With biosimilars makers eager to grab a piece of Humira's $12.5 billion-plus revenue, copies of AbbVie's ($ABBV) blockbuster are on their way. What analysts disagree on, though, is when they'll arrive and how long it'll take them to make their presence known--and a pair of UBS analysts, for one, thinks the Illinois pharma has some marketing maneuvers up its sleeve to minimize their impact.

According to UBS analysts Marc Goodman and Ami Fadia, should the entry of Humira biosimilars put branded sales on a serious downswing, AbbVie has some room to pare down costs. Right now, it ranks as the No. 2 ad spender in Big Pharma, and last year it shelled out 56% of its budget--$203.2 million--on advertising the drug.
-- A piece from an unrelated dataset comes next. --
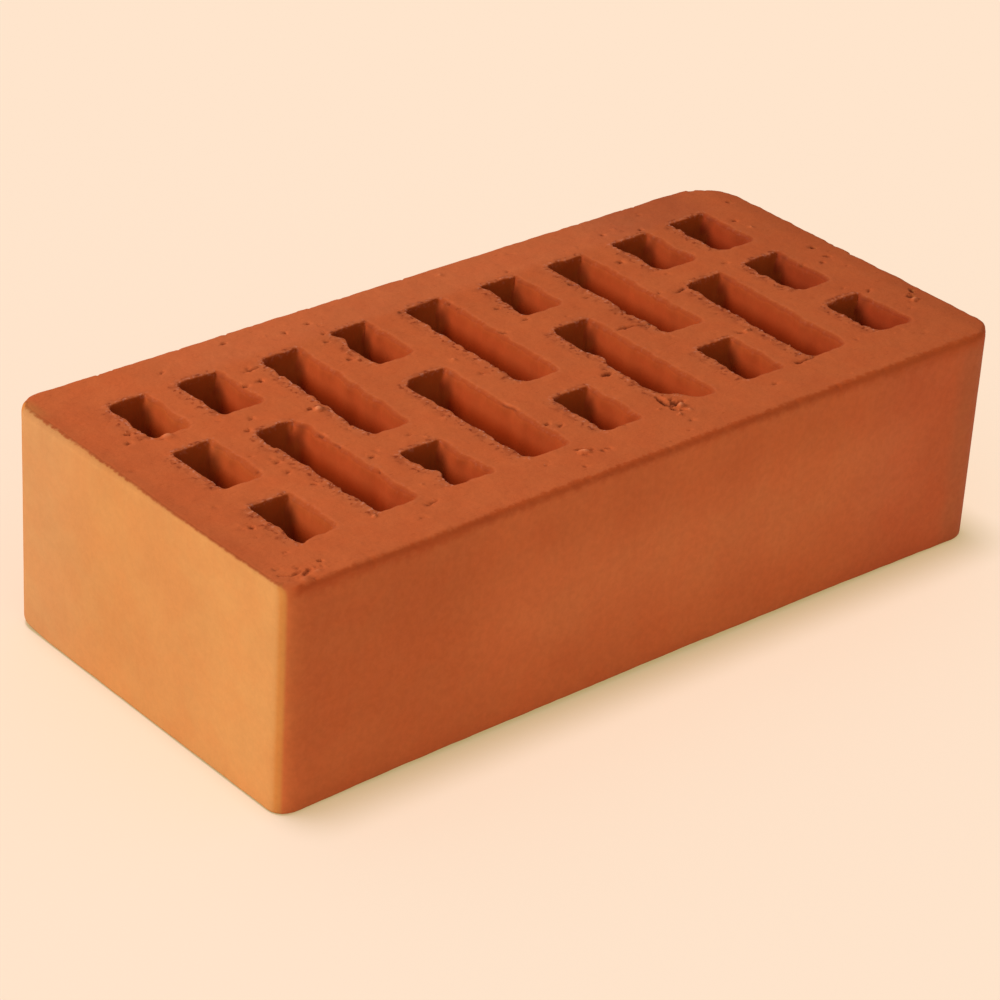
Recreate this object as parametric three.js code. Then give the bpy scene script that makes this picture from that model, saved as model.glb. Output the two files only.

"The opportunity for management to cut Humira marketing spend in a downside scenario is only just starting to resonate with some investors," they wrote, as quoted by Barron's.
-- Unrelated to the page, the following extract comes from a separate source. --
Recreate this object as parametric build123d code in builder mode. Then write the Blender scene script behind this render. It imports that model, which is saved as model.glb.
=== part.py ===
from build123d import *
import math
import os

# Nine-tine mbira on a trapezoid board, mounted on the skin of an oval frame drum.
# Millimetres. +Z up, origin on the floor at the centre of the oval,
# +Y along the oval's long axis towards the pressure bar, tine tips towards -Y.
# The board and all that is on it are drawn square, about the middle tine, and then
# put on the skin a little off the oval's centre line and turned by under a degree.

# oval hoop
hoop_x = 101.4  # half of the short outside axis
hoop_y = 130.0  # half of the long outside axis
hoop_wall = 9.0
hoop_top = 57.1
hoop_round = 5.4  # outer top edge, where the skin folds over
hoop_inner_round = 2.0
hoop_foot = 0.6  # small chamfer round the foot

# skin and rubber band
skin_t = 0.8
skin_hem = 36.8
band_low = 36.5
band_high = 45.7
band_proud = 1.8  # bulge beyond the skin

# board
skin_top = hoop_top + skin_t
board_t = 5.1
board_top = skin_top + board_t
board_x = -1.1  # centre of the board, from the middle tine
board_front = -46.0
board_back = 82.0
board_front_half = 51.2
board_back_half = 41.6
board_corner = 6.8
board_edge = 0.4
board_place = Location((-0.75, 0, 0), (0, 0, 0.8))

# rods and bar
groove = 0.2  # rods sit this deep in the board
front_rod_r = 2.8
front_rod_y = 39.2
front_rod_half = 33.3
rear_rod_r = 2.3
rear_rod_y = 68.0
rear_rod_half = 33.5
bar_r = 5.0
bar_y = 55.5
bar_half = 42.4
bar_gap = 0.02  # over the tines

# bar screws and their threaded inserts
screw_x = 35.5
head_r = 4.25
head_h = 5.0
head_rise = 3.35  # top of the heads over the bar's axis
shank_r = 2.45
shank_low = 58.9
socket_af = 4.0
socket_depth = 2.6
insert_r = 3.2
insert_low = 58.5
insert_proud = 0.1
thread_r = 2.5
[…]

On top of that, management has in place significant rebates and discounts for managed care contracts that "will create a challenge for biosimilars."

With the rheumatoid arthritis giant driving a hefty portion of the company's top-line success, it's no surprise AbbVie is readying its defenses. While the company made some recent moves to diversify its business--like ponying up $21 billion for Imbruvica-maker Pharmacyclics--it's still largely reliant on its top dog.

All things considered, Goodman and Fadia still consider AbbVie their "favorite large-cap pharma name"--but not everyone agrees with them. Tuesday, Citi's Andrew Baum reiterated the sell rating issued when his firm launched coverage of the company more than four months back, pointing to Amgen ($AMGN), which filed two Humira patent challenges with the U.S. Patent Trial and Appeal board last week.

After three years on the market, biosimilars will grab 36% of Humira market share, including 25% of patients who'd already been using the branded drug, Baum said in February, predicting Humira revenues would decline from a peak $16 billion in 2017 to just $6 billion in 2022.